#### [Structured object records]
__________________________________________________

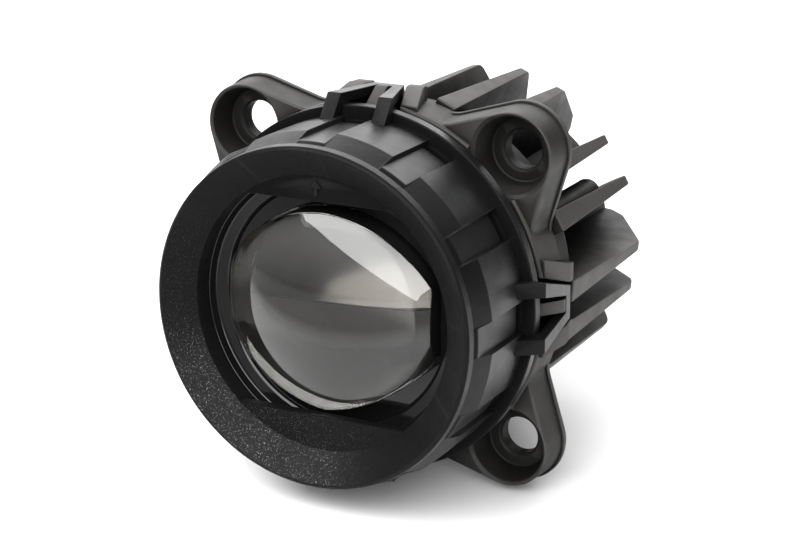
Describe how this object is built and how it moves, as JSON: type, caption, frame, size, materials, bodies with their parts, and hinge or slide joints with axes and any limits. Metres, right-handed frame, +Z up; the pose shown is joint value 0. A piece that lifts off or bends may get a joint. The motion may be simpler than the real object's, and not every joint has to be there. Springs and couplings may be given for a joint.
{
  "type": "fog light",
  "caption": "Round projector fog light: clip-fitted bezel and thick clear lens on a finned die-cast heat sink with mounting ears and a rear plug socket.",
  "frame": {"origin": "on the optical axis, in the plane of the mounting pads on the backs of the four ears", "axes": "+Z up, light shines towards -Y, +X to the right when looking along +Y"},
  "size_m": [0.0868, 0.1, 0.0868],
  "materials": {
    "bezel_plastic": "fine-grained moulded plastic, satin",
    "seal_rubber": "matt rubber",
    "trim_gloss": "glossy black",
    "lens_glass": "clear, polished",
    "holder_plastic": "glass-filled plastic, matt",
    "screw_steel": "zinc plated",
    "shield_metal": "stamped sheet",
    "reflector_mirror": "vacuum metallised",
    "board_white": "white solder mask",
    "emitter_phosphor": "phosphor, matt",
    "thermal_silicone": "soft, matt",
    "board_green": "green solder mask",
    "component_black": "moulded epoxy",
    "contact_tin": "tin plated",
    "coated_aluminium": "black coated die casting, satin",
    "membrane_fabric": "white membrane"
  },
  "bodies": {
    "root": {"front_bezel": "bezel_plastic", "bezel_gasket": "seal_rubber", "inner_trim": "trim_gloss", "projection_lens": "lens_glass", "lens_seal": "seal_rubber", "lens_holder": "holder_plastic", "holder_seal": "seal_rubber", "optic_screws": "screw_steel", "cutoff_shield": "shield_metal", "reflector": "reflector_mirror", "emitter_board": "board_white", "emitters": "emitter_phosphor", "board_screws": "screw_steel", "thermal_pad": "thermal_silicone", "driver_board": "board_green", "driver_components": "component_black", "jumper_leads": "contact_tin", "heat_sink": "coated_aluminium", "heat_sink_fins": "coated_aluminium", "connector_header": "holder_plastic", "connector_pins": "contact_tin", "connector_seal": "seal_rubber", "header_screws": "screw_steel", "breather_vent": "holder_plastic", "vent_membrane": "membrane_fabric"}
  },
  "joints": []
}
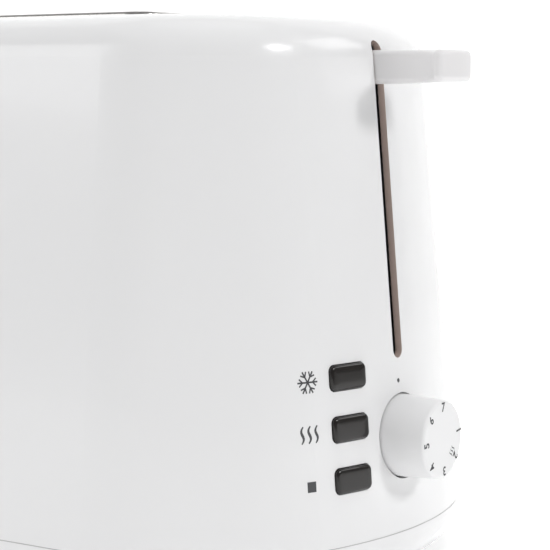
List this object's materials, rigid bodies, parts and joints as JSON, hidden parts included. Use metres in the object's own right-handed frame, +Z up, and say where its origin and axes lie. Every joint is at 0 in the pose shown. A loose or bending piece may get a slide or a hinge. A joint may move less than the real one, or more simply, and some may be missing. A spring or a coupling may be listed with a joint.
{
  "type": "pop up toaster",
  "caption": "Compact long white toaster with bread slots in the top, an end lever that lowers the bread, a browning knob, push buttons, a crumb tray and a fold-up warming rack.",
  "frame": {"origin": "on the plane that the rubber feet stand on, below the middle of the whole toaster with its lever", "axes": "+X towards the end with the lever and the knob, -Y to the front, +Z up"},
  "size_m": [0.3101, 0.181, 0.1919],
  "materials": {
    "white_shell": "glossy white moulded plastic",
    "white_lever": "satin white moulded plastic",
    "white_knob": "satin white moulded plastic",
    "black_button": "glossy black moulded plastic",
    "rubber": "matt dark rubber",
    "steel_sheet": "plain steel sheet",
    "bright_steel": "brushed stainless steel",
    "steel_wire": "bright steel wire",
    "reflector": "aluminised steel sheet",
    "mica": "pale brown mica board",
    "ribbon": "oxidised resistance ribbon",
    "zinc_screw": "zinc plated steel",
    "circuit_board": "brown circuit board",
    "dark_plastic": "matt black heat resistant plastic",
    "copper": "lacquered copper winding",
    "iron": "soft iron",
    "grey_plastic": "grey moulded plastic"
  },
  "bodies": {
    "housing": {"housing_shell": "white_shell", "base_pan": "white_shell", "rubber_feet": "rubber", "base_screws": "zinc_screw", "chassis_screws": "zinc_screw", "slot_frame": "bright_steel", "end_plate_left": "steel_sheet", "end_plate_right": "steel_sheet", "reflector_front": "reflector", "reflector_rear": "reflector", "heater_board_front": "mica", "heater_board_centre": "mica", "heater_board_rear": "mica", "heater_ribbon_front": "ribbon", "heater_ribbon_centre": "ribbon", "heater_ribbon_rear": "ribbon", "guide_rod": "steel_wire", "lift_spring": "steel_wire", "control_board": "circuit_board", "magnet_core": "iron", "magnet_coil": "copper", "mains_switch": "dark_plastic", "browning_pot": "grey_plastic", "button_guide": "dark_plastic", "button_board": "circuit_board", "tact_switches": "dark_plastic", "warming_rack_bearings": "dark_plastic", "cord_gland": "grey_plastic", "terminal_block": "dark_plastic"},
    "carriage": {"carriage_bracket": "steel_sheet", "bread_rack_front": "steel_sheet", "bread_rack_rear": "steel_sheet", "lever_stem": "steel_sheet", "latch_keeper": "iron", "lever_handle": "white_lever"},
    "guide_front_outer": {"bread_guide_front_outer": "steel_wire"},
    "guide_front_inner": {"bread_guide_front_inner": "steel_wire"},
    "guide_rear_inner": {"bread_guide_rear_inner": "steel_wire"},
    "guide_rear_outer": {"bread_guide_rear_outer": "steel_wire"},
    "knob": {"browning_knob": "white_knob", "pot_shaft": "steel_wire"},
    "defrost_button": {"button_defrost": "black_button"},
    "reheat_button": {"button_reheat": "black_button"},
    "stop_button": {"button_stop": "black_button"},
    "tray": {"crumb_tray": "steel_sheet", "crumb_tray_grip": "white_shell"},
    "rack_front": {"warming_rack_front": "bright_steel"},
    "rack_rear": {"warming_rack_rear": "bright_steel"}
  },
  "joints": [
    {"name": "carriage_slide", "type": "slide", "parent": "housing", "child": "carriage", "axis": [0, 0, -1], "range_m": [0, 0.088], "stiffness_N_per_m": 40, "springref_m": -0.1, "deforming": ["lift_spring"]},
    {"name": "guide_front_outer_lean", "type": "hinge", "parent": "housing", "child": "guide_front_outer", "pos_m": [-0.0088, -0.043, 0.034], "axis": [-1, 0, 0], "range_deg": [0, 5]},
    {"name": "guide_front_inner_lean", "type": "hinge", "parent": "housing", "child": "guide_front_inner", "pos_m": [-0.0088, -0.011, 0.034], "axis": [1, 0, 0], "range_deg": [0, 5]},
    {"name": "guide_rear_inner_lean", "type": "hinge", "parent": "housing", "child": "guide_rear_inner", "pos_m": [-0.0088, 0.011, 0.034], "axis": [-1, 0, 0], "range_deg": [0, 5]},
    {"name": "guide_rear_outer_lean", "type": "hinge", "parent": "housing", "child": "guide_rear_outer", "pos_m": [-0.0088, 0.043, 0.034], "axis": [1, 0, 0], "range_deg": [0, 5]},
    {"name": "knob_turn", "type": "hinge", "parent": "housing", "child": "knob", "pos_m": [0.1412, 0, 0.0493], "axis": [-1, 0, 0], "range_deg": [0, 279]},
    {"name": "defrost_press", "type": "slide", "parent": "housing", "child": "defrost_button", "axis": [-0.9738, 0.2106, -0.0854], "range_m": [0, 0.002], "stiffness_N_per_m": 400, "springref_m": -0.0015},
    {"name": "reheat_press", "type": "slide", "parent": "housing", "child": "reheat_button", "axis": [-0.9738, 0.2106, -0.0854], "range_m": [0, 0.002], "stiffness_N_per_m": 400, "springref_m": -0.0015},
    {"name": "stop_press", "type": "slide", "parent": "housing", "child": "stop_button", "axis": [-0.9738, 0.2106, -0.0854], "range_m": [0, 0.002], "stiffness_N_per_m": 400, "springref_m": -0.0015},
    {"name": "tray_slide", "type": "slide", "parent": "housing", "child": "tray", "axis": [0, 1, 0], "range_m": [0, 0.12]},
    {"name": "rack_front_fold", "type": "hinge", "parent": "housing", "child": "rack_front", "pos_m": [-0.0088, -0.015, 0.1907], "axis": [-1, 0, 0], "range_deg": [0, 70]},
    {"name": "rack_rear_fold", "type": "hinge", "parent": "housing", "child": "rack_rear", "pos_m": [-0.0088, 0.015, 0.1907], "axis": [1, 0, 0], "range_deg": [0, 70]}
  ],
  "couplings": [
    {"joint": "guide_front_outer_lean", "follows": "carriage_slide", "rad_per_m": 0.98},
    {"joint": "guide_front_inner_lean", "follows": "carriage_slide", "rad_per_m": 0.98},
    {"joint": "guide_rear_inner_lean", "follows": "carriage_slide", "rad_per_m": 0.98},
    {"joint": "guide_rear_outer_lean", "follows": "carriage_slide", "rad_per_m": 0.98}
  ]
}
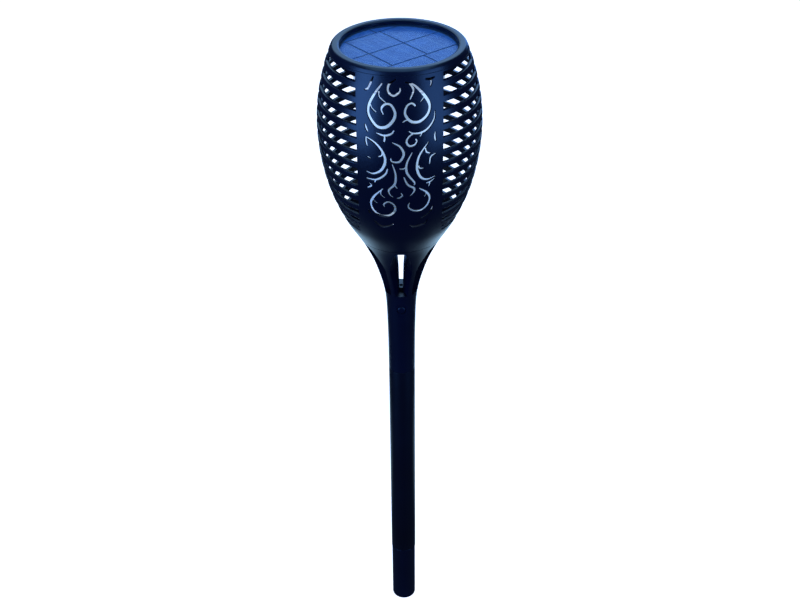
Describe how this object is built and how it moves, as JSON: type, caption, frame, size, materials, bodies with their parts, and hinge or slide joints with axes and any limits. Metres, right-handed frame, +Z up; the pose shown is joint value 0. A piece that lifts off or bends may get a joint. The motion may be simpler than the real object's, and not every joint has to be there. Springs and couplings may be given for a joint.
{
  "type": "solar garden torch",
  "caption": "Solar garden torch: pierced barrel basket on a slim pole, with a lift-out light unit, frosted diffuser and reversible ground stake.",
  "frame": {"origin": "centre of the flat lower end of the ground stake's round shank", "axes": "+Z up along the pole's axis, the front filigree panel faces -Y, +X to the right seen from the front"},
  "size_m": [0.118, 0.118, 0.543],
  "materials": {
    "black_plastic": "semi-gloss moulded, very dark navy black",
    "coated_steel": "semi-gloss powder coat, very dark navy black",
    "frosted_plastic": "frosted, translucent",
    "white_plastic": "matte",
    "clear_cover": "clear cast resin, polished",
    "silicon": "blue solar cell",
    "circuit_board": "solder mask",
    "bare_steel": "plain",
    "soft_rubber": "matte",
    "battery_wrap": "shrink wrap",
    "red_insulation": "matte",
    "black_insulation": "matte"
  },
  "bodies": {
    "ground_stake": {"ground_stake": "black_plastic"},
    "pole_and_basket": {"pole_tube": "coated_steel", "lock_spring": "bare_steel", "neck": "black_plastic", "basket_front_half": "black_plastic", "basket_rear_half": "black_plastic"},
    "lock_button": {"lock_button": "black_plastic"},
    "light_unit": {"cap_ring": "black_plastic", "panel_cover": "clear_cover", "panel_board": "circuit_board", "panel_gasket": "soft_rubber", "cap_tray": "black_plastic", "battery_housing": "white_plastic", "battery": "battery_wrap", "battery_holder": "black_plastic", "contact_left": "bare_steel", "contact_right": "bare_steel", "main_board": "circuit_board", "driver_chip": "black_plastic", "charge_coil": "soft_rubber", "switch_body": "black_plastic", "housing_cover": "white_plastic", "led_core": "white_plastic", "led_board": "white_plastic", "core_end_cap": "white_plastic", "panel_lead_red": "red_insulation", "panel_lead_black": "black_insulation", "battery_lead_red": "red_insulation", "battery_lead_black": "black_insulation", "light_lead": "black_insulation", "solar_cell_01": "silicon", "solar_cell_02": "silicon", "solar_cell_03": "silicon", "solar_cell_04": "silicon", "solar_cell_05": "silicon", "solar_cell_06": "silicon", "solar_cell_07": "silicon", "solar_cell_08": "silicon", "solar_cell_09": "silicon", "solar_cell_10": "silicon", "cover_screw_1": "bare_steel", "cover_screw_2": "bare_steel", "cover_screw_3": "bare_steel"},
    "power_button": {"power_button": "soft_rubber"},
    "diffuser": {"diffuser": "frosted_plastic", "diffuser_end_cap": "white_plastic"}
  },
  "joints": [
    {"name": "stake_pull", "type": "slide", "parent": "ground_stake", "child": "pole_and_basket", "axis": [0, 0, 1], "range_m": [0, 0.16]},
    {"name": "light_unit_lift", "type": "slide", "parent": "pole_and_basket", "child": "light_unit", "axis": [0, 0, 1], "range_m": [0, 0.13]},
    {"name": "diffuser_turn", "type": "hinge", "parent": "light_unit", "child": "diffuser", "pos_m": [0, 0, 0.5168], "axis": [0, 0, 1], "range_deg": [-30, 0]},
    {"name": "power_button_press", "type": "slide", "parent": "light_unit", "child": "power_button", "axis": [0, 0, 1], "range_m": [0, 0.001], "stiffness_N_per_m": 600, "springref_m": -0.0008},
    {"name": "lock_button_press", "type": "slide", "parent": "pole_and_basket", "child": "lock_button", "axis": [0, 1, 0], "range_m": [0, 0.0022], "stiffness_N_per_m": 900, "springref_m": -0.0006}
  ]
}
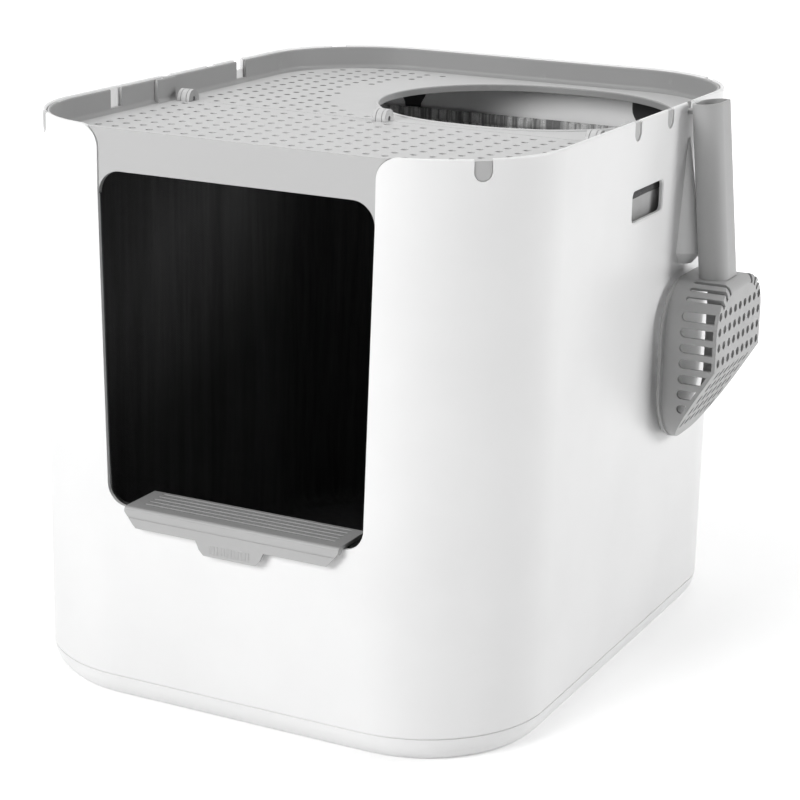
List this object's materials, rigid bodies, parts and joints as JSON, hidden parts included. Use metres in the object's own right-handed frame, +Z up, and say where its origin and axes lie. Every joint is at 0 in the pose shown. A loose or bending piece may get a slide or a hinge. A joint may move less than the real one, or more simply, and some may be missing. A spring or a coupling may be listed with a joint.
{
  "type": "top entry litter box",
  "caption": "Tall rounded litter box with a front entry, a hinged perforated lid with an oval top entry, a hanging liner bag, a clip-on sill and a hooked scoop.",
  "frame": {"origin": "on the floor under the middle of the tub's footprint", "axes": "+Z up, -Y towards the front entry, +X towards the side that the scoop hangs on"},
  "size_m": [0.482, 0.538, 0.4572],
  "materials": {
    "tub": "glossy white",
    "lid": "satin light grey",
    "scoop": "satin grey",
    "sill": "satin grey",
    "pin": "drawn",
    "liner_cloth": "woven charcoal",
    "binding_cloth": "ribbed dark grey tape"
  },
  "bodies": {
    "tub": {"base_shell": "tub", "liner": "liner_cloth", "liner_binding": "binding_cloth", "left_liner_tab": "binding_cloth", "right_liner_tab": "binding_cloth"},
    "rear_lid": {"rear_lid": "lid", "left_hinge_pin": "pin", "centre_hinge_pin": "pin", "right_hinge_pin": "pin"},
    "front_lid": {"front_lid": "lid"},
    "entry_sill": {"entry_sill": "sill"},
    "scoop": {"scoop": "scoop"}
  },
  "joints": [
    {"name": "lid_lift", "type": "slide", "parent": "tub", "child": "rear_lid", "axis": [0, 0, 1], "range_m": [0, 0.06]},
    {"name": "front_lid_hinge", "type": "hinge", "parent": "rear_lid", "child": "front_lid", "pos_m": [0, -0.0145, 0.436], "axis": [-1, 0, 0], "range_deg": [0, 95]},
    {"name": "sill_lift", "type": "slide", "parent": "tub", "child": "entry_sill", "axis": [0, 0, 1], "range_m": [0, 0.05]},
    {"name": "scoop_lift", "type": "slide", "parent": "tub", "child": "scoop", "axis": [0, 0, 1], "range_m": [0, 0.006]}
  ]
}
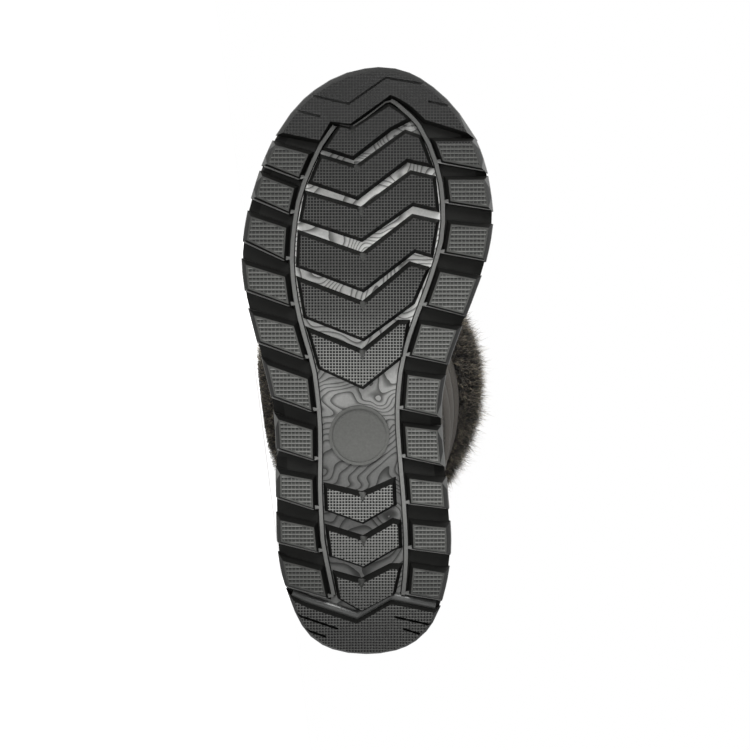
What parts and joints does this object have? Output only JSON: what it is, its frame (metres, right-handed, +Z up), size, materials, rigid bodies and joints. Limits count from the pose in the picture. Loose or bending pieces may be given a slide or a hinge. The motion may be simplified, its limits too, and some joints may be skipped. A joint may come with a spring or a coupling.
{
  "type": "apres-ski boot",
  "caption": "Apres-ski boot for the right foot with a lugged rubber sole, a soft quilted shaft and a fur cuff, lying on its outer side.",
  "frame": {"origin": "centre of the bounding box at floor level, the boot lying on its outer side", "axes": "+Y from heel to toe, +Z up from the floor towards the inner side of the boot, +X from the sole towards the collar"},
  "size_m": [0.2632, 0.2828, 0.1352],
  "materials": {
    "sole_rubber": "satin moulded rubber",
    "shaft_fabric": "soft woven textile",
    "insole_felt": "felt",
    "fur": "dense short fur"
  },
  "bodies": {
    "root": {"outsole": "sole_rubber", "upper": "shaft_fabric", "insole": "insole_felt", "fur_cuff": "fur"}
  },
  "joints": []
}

__________________________________________________

#### [WORK TO COMPLETE]
Every line from the line containing "What parts and" to the last line of the material above must be repeated exactly, and no other line.

#### [EXERCISE RESPONSE]
What parts and joints does this object have? Output only JSON: what it is, its frame (metres, right-handed, +Z up), size, materials, rigid bodies and joints. Limits count from the pose in the picture. Loose or bending pieces may be given a slide or a hinge. The motion may be simplified, its limits too, and some joints may be skipped. A joint may come with a spring or a coupling.
{
  "type": "apres-ski boot",
  "caption": "Apres-ski boot for the right foot with a lugged rubber sole, a soft quilted shaft and a fur cuff, lying on its outer side.",
  "frame": {"origin": "centre of the bounding box at floor level, the boot lying on its outer side", "axes": "+Y from heel to toe, +Z up from the floor towards the inner side of the boot, +X from the sole towards the collar"},
  "size_m": [0.2632, 0.2828, 0.1352],
  "materials": {
    "sole_rubber": "satin moulded rubber",
    "shaft_fabric": "soft woven textile",
    "insole_felt": "felt",
    "fur": "dense short fur"
  },
  "bodies": {
    "root": {"outsole": "sole_rubber", "upper": "shaft_fabric", "insole": "insole_felt", "fur_cuff": "fur"}
  },
  "joints": []
}